Rows from a 3D modeling dataset
********

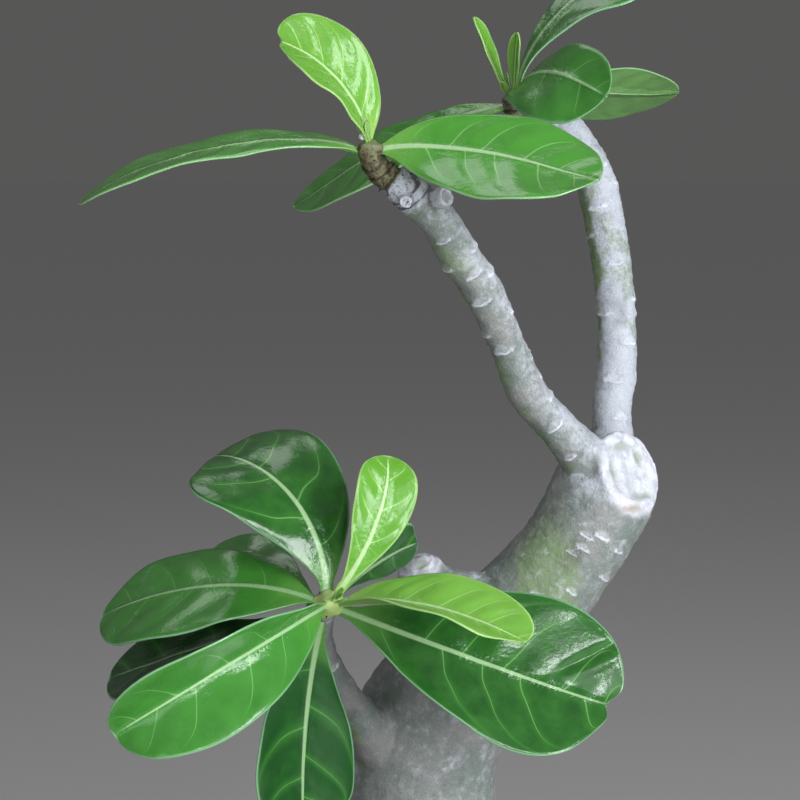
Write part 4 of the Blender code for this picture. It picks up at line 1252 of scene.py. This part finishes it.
# %% Scatter the grit
draw = np.random.default_rng(7)
ROOM = (37.5, 68.0)   # nearest and farthest a stone's middle lies from the pot's axis
SUNK = 0.25           # a stone's middle stands this share of its radius above the bed
grit = bmesh.new()
tints = []
for _ in range(STONES):
    distance = (draw.uniform(ROOM[0] ** 2, ROOM[1] ** 2)) ** 0.5
    angle = draw.uniform(0, 2 * pi)
    x, y = distance * cos(angle), distance * sin(angle)
    size = 0.7 + 1.1 * draw.random() ** 2
    stone = bmesh.ops.create_icosphere(grit, subdivisions=1, radius=size)["verts"]
    for vert in stone:
        vert.co *= draw.uniform(0.75, 1.15)
    spin = Matrix.Rotation(draw.uniform(0, pi), 4, Vector(draw.normal(size=3)).normalized())
    flat = Matrix.Diagonal((draw.uniform(0.8, 1.3), 1, draw.uniform(0.6, 0.9), 1))
    sunk = Matrix.Translation((x, y, bed_height(x, y) + SUNK * size))
    bmesh.ops.transform(grit, matrix=sunk @ flat @ spin, verts=stone)
    tints += [draw.random()] * len(stone)
stones = add_piece("soil_grit", grit)
stones.data.shade_flat()
write_attribute(stones, "tint", np.array(tints))

# %% Paint for the soil and the grit
earth = new_material("compost", Roughness=0.95)
tree = earth.node_tree
colour = painted((0.018, 0.011, 0.007),
                 (fade(speckle(tree, 2.2, 4.0, 0.7), 0.38, 0.62), (0.075, 0.048, 0.030)),
                 (fade(speckle(tree, 0.9, 2.0), 0.62, 0.70) * 0.7, (0.20, 0.14, 0.085)))
cover(earth, colour, speckle(tree, 1.0, 5.0, 0.7), 0.8)
soil.data.materials.append(earth)

pebble = new_material("grit", Roughness=0.85)
tree = pebble.node_tree
tint = add_node(tree, "ShaderNodeAttribute", output="Fac", attribute_name="tint")
stone = add_node(tree, "ShaderNodeValToRGB", {"Fac": tint})
ramp = stone.socket.node.color_ramp
ramp.interpolation = "CONSTANT"
for place_on_ramp, stone_colour in ((0.30, (0.17, 0.060, 0.040, 1)), (0.52, (0.30, 0.23, 0.16, 1)),
                                    (0.74, (0.46, 0.43, 0.38, 1)), (0.90, (0.10, 0.085, 0.075, 1))):
    ramp.elements.new(place_on_ramp).color = stone_colour
ramp.elements[0].color = (0.050, 0.034, 0.024, 1)
ramp.elements[-1].color = (0.62, 0.60, 0.55, 1)
ramp.elements[-1].position = 0.96
colour = painted(stone, (fade(speckle(tree, 0.7, 3.0), 0.40, 0.65), (0.09, 0.065, 0.045)))
cover(pebble, colour, speckle(tree, 0.5, 3.0), 0.2)
stones.data.materials.append(pebble)

# %% [markdown]
# ## The stage
# A plain pale floor and studio light, with the camera where the photographer stood: a long lens, level with
# the branches and looking down a little. A tall softbox on the right is the key, a small one in front puts
# the glints on the leaves, and a wide one on the left and one above fill the shade. Here sizes are in metres.

# %% Floor, light and camera
FLOOR_SIZE = 30.0
TARGET = Vector((-6.4, 0, 270)) * MM
CAMERA_DISTANCE = 0.750
CAMERA_ELEVATION = 6.0
LENS = 105.0
COOL = (0.96, 0.98, 1.0)

floor_bm = bmesh.new()
bmesh.ops.create_circle(floor_bm, cap_ends=True, segments=96, radius=FLOOR_SIZE)
floor = to_object("floor", floor_bm)
floor.data.materials.append(new_material("pale_floor", Base_Color=(0.50, 0.495, 0.50, 1), Roughness=0.9))


def add_softbox(name, at, width, height, watts, colour=(1, 1, 1)):
    """A rectangular area light that faces the middle of the plant."""
    data = bpy.data.lights.new(name, "AREA")
    data.shape = "RECTANGLE"
    data.size = width
    data.size_y = height
    data.energy = watts
    data.color = colour
    lamp = bpy.data.objects.new(name, data)
    lamp.location = at
    lamp.rotation_euler = (TARGET - lamp.location).to_track_quat("-Z", "Y").to_euler()
    bpy.context.scene.collection.objects.link(lamp)


add_softbox("key_light", (0.832, -0.868, 0.500), 0.42, 1.10, 17.5, COOL)
add_softbox("front_light", (0.317, -1.128, 0.52), 0.22, 0.22, 3, COOL)
add_softbox("fill_light", (-0.30, -1.20, 0.50), 1.0, 0.8, 4.2, (0.97, 0.98, 1.0))
add_softbox("top_light", (-0.254, 0.439, 1.36), 0.50, 0.50, 1.6)
world = bpy.data.worlds.new("studio")
world.use_nodes = True
sky = world.node_tree
upward = split(add_node(sky, "ShaderNodeTexCoord", output="Generated"))[2]
glow = painted((0.097, 0.095, 0.094), (fade(upward, 0.1, 0.9), (0.213, 0.211, 0.211)))
sky.links.new(glow.socket, sky.nodes["Background"].inputs["Color"])
bpy.context.scene.world = world

camera = bpy.data.objects.new("camera", bpy.data.cameras.new("camera"))
camera.data.lens = LENS
tilt = radians(CAMERA_ELEVATION)
camera.location = TARGET + CAMERA_DISTANCE * Vector((0, -cos(tilt), sin(tilt)))
camera.rotation_euler = (TARGET - camera.location).to_track_quat("-Z", "Y").to_euler()
bpy.context.scene.collection.objects.link(camera)
bpy.context.scene.camera = camera
bpy.context.scene.view_settings.view_transform = "Standard"
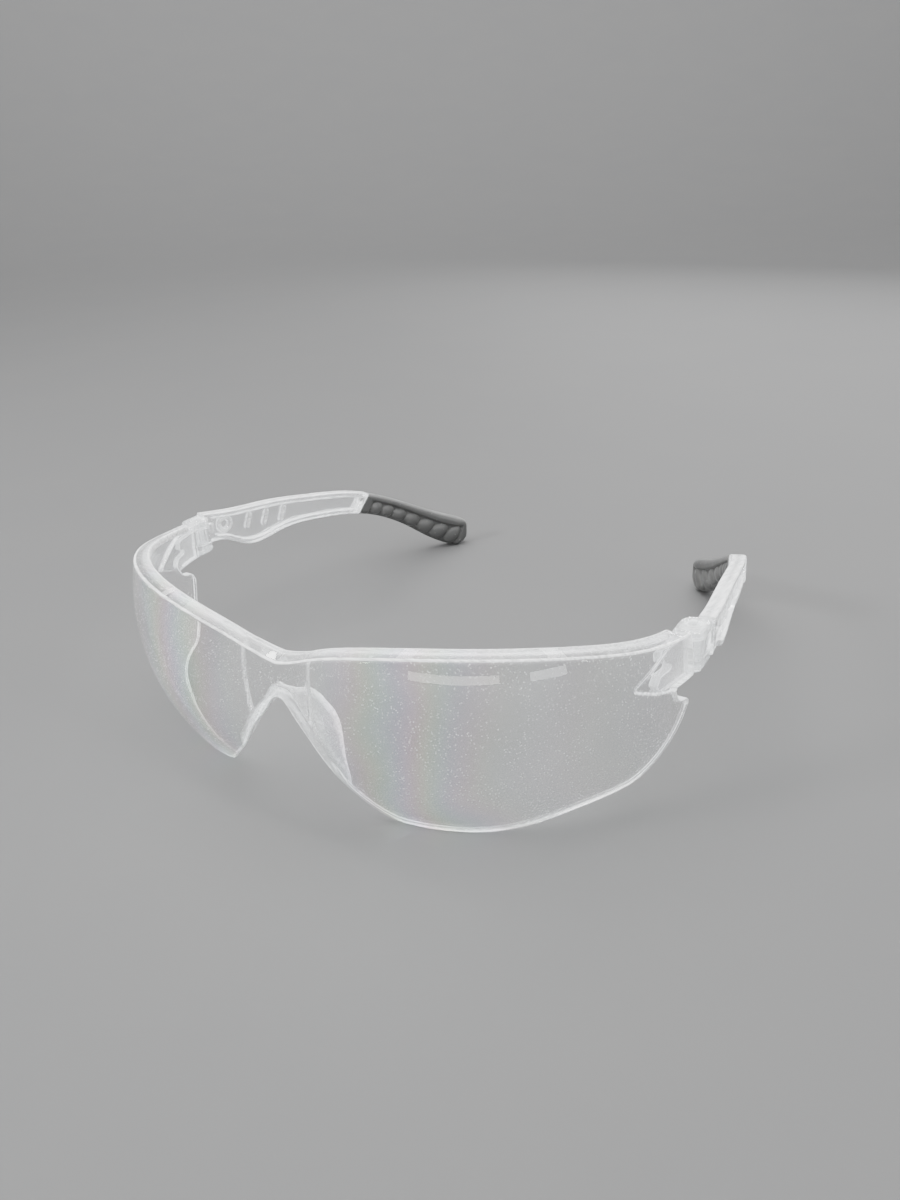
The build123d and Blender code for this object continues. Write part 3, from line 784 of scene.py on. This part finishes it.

********

#### Exercise description
Reproduce exactly, and only, the lines from the start of the entries through the one that contains "soil.data.materials.append(earth)".

#### Written solution
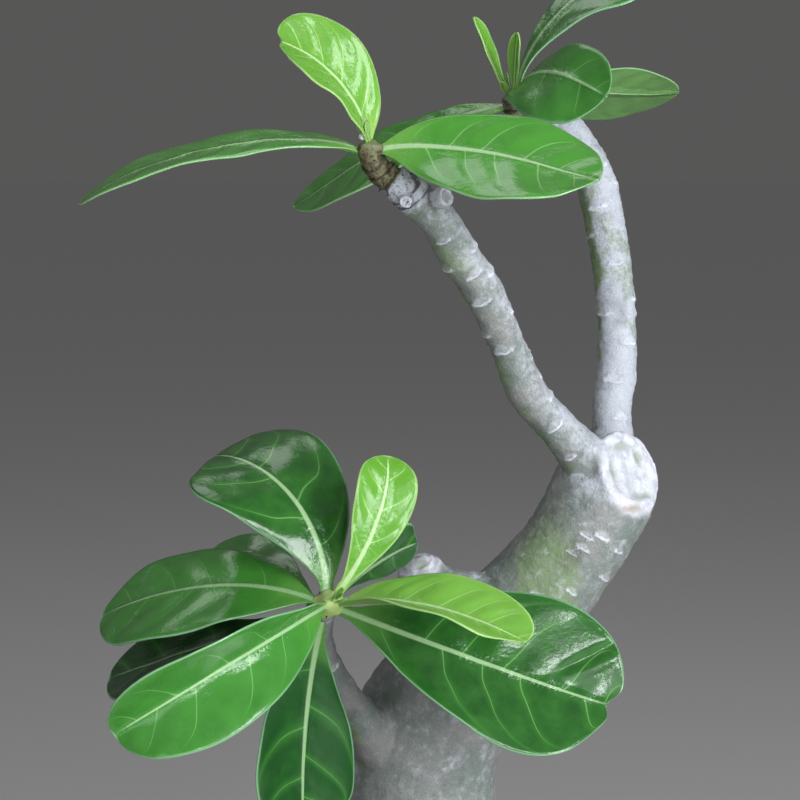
Write part 4 of the Blender code for this picture. It picks up at line 1252 of scene.py. This part finishes it.
# %% Scatter the grit
draw = np.random.default_rng(7)
ROOM = (37.5, 68.0)   # nearest and farthest a stone's middle lies from the pot's axis
SUNK = 0.25           # a stone's middle stands this share of its radius above the bed
grit = bmesh.new()
tints = []
for _ in range(STONES):
    distance = (draw.uniform(ROOM[0] ** 2, ROOM[1] ** 2)) ** 0.5
    angle = draw.uniform(0, 2 * pi)
    x, y = distance * cos(angle), distance * sin(angle)
    size = 0.7 + 1.1 * draw.random() ** 2
    stone = bmesh.ops.create_icosphere(grit, subdivisions=1, radius=size)["verts"]
    for vert in stone:
        vert.co *= draw.uniform(0.75, 1.15)
    spin = Matrix.Rotation(draw.uniform(0, pi), 4, Vector(draw.normal(size=3)).normalized())
    flat = Matrix.Diagonal((draw.uniform(0.8, 1.3), 1, draw.uniform(0.6, 0.9), 1))
    sunk = Matrix.Translation((x, y, bed_height(x, y) + SUNK * size))
    bmesh.ops.transform(grit, matrix=sunk @ flat @ spin, verts=stone)
    tints += [draw.random()] * len(stone)
stones = add_piece("soil_grit", grit)
stones.data.shade_flat()
write_attribute(stones, "tint", np.array(tints))

# %% Paint for the soil and the grit
earth = new_material("compost", Roughness=0.95)
tree = earth.node_tree
colour = painted((0.018, 0.011, 0.007),
                 (fade(speckle(tree, 2.2, 4.0, 0.7), 0.38, 0.62), (0.075, 0.048, 0.030)),
                 (fade(speckle(tree, 0.9, 2.0), 0.62, 0.70) * 0.7, (0.20, 0.14, 0.085)))
cover(earth, colour, speckle(tree, 1.0, 5.0, 0.7), 0.8)
soil.data.materials.append(earth)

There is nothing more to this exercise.